### Task instructions
Give the data below again, word for word.

───── Data block

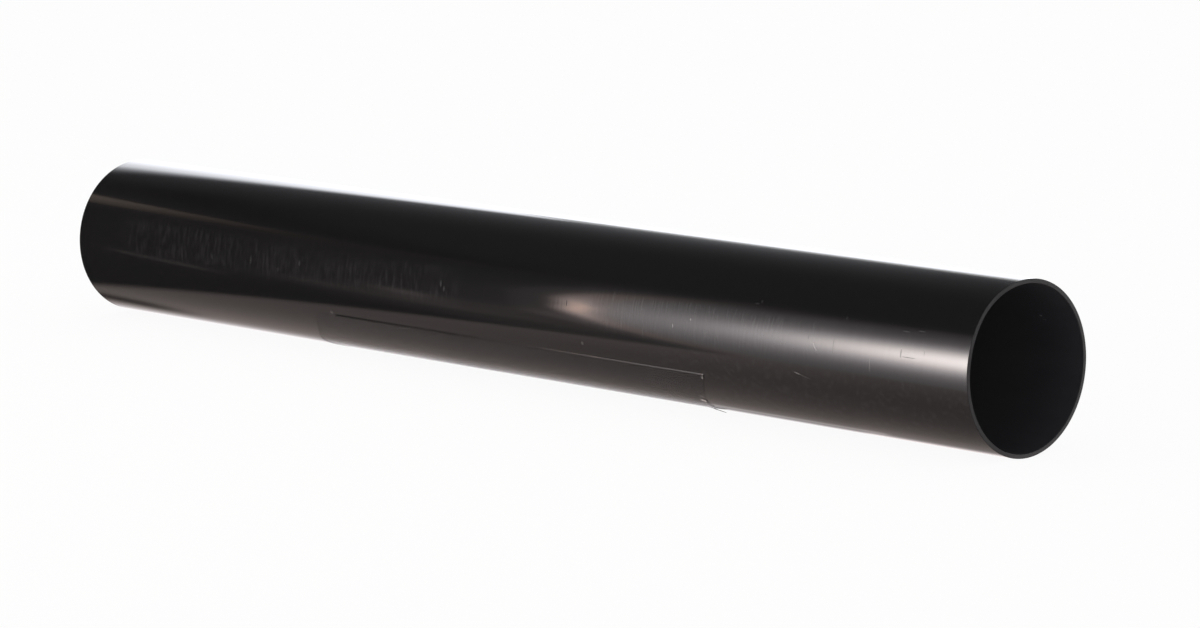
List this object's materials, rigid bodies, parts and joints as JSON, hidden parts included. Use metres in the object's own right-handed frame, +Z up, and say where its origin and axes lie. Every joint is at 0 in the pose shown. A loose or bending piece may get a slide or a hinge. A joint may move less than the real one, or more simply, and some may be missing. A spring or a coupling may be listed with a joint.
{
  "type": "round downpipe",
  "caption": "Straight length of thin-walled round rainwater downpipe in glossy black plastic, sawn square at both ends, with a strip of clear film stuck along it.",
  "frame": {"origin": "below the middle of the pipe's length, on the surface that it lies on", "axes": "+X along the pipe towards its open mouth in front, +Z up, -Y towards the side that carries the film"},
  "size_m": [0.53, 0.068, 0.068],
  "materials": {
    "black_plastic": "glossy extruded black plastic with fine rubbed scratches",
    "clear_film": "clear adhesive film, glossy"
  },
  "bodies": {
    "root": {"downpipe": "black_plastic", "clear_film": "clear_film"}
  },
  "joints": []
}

──────────

### Result of this task
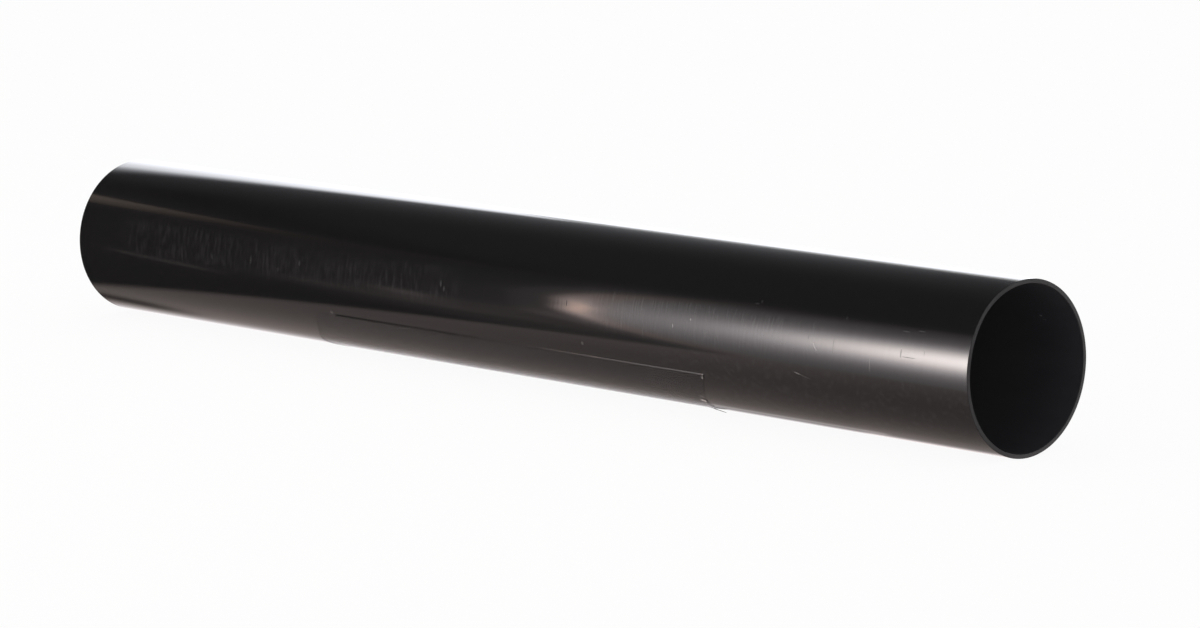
List this object's materials, rigid bodies, parts and joints as JSON, hidden parts included. Use metres in the object's own right-handed frame, +Z up, and say where its origin and axes lie. Every joint is at 0 in the pose shown. A loose or bending piece may get a slide or a hinge. A joint may move less than the real one, or more simply, and some may be missing. A spring or a coupling may be listed with a joint.
{
  "type": "round downpipe",
  "caption": "Straight length of thin-walled round rainwater downpipe in glossy black plastic, sawn square at both ends, with a strip of clear film stuck along it.",
  "frame": {"origin": "below the middle of the pipe's length, on the surface that it lies on", "axes": "+X along the pipe towards its open mouth in front, +Z up, -Y towards the side that carries the film"},
  "size_m": [0.53, 0.068, 0.068],
  "materials": {
    "black_plastic": "glossy extruded black plastic with fine rubbed scratches",
    "clear_film": "clear adhesive film, glossy"
  },
  "bodies": {
    "root": {"downpipe": "black_plastic", "clear_film": "clear_film"}
  },
  "joints": []
}